= Abdul Ghafar Lakanwal =

Afghan-American politician and activist

Abdul Ghafar Lakanwal (عبدالغفار لکڼوال) is an Afghan-American politician and activist. He served as cabinet minister in Afghan governments in the 1980s.

==Before the revolution==
Lakanwal hails from rural Afghanistan. He studied agricultural science at Kabul University, and obtained a doctorate from the University of Hohenheim. During the 1970s he worked for the West German international development agency.

==Minister==
Following the 1978 Saur Revolution, Lakanwal became the chairman of the Peasants Cooperative Union.
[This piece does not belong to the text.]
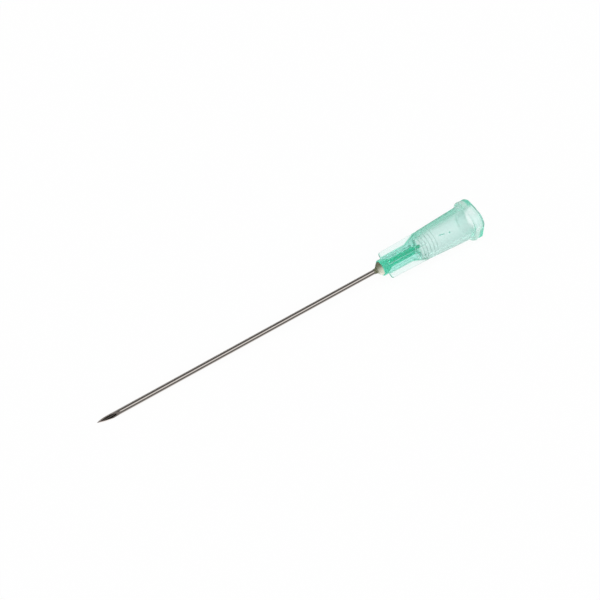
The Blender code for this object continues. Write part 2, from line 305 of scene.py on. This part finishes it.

As of 1980-1981 he was an alternate member of the Central Committee of the People's Democratic Party of Afghanistan. He was a member of the Revolutionary Council of the Democratic Republic of Afghanistan and a Central Committee member of the National Fatherland Front. Lakanwal was named Minister of Agriculture and Land Reform by Babrak Karmal in 1982. On March 12, 1987, following Mohammad Najibullah's ascent to power, Lakanwal was removed from this post.

==Exile==
He was then named Deputy Foreign Minister in Najibullah's cabinet. Whilst visiting the United Nations General Assembly in New York City in November 1988 along with Prime Minister Mohammad Hasan Sharq, Lakanwal defected. At the time, he was the highest-ranking defector of the PDPA governments so far. Lakanwal sought political asylum in the United States. He eventually became a U.S. citizen. Lakanwal founded the MultiCultural Development Center (MCDC), an anti-racist NGO working in the Twin Cities, in 1991. He served as its executive director. MCDC was closed down in late 2009.